* [Data extract]

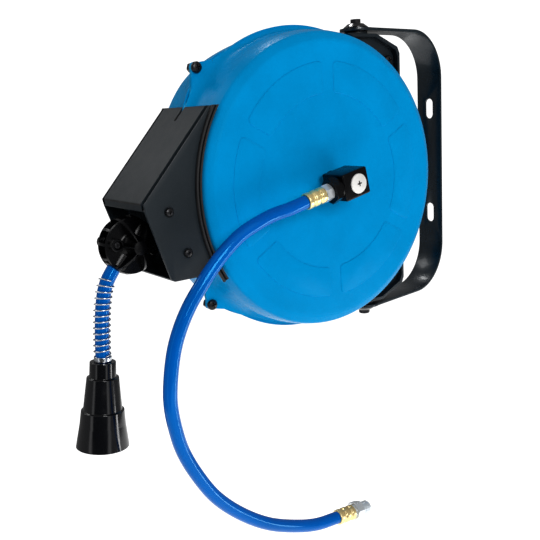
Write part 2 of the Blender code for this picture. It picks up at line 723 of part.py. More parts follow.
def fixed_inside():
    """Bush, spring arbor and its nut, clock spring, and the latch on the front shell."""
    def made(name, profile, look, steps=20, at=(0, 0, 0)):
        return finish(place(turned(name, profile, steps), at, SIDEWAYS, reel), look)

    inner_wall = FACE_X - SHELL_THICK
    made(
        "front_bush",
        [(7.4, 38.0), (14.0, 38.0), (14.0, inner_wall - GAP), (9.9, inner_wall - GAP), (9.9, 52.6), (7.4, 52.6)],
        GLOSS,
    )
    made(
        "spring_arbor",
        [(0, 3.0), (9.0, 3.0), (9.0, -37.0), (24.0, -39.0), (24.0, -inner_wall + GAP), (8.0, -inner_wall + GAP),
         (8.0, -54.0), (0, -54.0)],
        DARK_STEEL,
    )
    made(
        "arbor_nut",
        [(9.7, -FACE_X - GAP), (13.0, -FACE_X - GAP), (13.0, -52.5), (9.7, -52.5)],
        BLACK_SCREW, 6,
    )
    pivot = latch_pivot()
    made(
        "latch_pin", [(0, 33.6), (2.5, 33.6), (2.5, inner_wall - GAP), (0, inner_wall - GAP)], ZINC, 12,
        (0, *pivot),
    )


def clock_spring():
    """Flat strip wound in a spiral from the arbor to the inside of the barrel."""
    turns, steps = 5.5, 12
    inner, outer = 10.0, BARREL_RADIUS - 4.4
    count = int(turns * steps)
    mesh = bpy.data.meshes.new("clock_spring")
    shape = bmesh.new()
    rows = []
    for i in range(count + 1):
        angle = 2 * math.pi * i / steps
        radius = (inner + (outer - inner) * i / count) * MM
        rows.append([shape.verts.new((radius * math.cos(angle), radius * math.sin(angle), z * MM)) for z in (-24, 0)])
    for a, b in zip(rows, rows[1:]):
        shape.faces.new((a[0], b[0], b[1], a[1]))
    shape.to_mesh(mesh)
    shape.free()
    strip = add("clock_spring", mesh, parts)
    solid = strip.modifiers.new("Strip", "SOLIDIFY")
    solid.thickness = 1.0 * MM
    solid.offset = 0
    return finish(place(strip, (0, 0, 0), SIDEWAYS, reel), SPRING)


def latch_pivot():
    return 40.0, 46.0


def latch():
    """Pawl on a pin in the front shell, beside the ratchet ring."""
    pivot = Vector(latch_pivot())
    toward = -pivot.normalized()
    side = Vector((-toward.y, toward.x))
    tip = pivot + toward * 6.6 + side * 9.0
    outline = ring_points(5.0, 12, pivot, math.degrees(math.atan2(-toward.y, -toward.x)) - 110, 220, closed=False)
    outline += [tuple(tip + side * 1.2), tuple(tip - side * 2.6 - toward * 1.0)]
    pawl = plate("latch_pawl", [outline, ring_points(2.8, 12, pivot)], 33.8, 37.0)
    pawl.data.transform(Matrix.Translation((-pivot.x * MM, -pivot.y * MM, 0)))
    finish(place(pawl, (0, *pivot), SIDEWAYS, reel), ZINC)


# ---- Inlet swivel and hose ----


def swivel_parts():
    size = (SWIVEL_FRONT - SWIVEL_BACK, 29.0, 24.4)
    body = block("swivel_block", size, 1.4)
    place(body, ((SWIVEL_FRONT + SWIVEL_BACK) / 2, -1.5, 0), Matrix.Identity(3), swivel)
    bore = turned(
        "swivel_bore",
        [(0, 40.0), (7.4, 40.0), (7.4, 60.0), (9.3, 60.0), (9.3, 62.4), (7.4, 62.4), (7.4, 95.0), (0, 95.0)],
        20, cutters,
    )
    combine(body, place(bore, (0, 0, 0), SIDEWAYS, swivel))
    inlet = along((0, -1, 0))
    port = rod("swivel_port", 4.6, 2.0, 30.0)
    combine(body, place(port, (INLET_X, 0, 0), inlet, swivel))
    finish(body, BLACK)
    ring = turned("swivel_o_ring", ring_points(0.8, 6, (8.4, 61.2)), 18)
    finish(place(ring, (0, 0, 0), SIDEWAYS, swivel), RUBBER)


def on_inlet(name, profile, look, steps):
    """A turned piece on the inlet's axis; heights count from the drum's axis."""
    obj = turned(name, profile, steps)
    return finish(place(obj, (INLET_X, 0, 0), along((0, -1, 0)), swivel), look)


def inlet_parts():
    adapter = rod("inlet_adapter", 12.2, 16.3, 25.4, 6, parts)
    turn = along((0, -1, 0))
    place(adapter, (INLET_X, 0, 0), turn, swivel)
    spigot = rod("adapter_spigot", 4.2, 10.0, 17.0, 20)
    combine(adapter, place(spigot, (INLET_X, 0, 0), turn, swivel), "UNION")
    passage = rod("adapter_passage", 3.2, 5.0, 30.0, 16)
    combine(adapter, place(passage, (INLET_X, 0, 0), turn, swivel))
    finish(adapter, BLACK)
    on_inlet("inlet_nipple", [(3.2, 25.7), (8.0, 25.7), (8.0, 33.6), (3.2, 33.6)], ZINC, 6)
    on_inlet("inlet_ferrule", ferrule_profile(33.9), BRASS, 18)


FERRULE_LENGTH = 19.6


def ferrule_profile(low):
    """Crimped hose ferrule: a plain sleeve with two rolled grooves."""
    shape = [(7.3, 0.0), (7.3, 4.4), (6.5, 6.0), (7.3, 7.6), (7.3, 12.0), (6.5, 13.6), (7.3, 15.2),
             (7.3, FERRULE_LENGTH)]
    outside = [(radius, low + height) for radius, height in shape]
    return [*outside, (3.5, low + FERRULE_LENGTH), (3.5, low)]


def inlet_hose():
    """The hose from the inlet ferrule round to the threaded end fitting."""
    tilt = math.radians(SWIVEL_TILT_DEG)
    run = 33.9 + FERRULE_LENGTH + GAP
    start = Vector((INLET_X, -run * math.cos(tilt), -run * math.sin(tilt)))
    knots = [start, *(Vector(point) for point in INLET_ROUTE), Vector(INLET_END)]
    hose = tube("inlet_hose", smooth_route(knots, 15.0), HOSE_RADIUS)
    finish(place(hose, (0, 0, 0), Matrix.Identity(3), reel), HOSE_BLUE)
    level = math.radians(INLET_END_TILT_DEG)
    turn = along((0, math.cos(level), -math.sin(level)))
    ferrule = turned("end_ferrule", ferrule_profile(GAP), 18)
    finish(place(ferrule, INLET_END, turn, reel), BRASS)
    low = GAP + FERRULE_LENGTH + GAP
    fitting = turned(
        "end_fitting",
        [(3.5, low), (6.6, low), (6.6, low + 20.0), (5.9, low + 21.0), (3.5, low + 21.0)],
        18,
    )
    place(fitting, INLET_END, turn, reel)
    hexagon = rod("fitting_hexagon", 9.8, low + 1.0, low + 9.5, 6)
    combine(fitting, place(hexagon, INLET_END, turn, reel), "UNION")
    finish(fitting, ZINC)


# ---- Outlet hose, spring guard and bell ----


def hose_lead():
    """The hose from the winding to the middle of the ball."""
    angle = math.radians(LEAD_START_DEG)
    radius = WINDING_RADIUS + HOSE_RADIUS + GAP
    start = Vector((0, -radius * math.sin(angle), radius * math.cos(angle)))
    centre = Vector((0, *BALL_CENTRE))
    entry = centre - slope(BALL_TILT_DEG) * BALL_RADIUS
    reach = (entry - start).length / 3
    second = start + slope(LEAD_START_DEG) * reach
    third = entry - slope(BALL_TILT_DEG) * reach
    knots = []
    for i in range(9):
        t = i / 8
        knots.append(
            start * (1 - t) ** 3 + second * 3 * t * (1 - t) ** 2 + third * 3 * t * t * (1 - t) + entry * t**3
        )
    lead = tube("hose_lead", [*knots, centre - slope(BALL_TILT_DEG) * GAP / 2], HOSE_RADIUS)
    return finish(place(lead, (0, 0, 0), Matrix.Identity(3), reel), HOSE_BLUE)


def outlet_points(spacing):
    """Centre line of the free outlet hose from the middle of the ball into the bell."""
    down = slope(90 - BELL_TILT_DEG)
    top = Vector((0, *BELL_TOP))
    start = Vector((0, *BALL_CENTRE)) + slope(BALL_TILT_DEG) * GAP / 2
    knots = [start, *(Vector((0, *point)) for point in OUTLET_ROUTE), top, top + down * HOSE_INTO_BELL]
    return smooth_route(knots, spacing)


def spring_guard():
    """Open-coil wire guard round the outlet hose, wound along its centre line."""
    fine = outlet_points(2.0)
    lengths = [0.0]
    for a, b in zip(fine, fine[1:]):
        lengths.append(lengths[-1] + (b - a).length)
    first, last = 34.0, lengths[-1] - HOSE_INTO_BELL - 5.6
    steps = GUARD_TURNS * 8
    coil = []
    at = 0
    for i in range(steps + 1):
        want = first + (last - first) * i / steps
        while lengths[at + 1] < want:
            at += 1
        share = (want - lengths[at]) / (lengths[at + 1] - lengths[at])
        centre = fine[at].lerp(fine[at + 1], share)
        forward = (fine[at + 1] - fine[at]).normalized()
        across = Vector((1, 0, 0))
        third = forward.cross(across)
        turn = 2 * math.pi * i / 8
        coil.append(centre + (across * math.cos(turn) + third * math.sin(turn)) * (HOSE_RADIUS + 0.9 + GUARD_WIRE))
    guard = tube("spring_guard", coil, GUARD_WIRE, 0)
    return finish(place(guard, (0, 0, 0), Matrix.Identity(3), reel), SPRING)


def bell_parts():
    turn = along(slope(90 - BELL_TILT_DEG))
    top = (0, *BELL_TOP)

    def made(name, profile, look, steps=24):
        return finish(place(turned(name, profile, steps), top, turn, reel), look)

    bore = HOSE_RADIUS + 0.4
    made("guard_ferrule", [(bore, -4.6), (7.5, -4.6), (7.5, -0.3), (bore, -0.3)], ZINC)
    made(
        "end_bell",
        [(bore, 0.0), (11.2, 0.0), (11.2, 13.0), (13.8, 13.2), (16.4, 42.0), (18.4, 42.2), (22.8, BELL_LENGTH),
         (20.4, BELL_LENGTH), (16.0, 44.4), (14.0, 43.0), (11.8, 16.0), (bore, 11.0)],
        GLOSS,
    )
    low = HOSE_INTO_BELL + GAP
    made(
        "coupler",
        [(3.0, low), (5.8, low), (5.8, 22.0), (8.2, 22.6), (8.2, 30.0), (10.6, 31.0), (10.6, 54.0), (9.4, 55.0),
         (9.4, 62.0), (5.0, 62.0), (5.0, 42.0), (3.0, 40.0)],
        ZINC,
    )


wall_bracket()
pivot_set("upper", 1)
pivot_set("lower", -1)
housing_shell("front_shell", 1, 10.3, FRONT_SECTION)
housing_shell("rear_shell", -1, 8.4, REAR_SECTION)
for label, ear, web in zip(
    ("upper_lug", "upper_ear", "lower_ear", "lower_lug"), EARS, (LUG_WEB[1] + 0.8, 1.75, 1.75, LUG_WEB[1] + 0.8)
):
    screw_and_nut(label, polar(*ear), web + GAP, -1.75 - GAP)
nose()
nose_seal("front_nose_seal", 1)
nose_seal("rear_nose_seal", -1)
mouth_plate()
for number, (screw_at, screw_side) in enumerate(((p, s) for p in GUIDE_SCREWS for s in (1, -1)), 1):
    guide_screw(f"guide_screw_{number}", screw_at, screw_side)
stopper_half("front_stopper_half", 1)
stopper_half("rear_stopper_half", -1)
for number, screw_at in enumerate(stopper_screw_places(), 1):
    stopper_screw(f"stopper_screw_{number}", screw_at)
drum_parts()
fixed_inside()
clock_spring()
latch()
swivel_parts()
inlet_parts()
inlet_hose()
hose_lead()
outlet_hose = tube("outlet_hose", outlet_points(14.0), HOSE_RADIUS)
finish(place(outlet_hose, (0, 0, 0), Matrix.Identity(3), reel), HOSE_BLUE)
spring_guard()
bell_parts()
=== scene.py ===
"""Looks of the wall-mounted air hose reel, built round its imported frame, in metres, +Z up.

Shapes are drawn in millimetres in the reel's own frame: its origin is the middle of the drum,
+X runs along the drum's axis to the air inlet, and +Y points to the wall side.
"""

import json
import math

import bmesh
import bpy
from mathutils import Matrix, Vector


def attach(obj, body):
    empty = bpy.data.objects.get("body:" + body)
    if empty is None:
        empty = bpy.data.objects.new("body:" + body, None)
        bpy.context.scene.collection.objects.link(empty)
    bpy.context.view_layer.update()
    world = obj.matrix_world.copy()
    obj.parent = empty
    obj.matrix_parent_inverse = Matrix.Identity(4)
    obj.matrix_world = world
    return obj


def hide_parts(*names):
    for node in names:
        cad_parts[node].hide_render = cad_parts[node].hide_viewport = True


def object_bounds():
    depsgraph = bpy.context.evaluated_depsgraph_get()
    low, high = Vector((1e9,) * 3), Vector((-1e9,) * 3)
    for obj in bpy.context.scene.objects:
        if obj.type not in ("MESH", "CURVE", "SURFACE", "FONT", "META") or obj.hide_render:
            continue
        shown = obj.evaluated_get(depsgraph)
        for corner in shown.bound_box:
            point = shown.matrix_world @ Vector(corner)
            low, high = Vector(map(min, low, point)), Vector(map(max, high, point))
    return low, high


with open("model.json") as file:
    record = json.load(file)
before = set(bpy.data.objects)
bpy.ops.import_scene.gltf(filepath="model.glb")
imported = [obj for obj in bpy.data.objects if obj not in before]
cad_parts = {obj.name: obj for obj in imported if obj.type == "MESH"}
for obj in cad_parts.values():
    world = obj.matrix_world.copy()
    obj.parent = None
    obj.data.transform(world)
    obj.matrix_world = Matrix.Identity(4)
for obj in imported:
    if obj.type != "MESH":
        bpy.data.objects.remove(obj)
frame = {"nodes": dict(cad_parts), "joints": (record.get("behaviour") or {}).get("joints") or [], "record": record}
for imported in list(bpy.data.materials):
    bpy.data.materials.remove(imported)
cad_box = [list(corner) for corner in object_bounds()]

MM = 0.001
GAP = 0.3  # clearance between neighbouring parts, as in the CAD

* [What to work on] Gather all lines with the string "before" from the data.

* [Answer to this exercise]
before = set(bpy.data.objects)
imported = [obj for obj in bpy.data.objects if obj not in before]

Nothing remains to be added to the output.